China’s success in prudently reducing its household saving rates in recent years appears to have stalled in the last 12 months. The latest high-frequency economic data, including this week’s lower-than-consensus expectations for retail sales and industrial output, suggests the problem may get worse before it gets better. China needs to do more to provide households with pooled insurance mechanisms (including improving health insurance, education and pension systems) so that they can feel more confident spending.
The second trend is the tendency for the government to revert to fiscal and monetary stimulus whenever the economy hits a soft patch. Recent evidence suggests that such measures are less effective than they used to be, requiring much more debt per unit of GDP to stabilise growth. This only adds to the risks building up in China’s financial system. Most development economists argue that to avoid the middle-income trap, countries instead must lead with the supply side, securing further productivity gains and diversifying their domestic economic base.
The third is the government’s tendency to fall back on state-owned enterprises to boost GDP. Most available evidence suggests that the efficiency and productivity of these companies is low and declining, while their contributions to China’s debt load and resource misallocations are increasing.

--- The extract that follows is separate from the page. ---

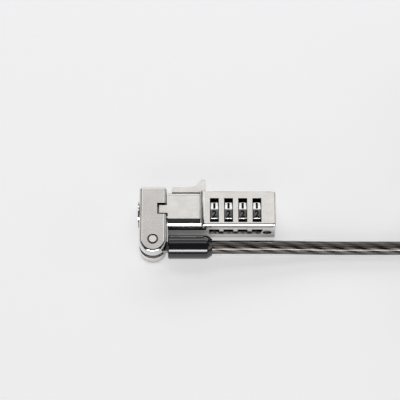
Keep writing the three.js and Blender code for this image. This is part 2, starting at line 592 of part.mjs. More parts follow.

China instead should be empowering its more efficient private companies to be responsible for the bulk of jobs and growth in the economy.So far China has resisted following the examples of Canada and Mexico in making concessions to the Trump administration in order to defuse trade tensions and build a more sustainable economic relationship with the US. If it also cannot resist indulging these three habits, its multi-decade record of impressive economic performance, not to mention its future prospects, will be at serious risk. That would only further embolden those US policy makers who, driven by both economic and national security considerations, hope their actions now will dampen China’s ability to challenge America’s global dominance.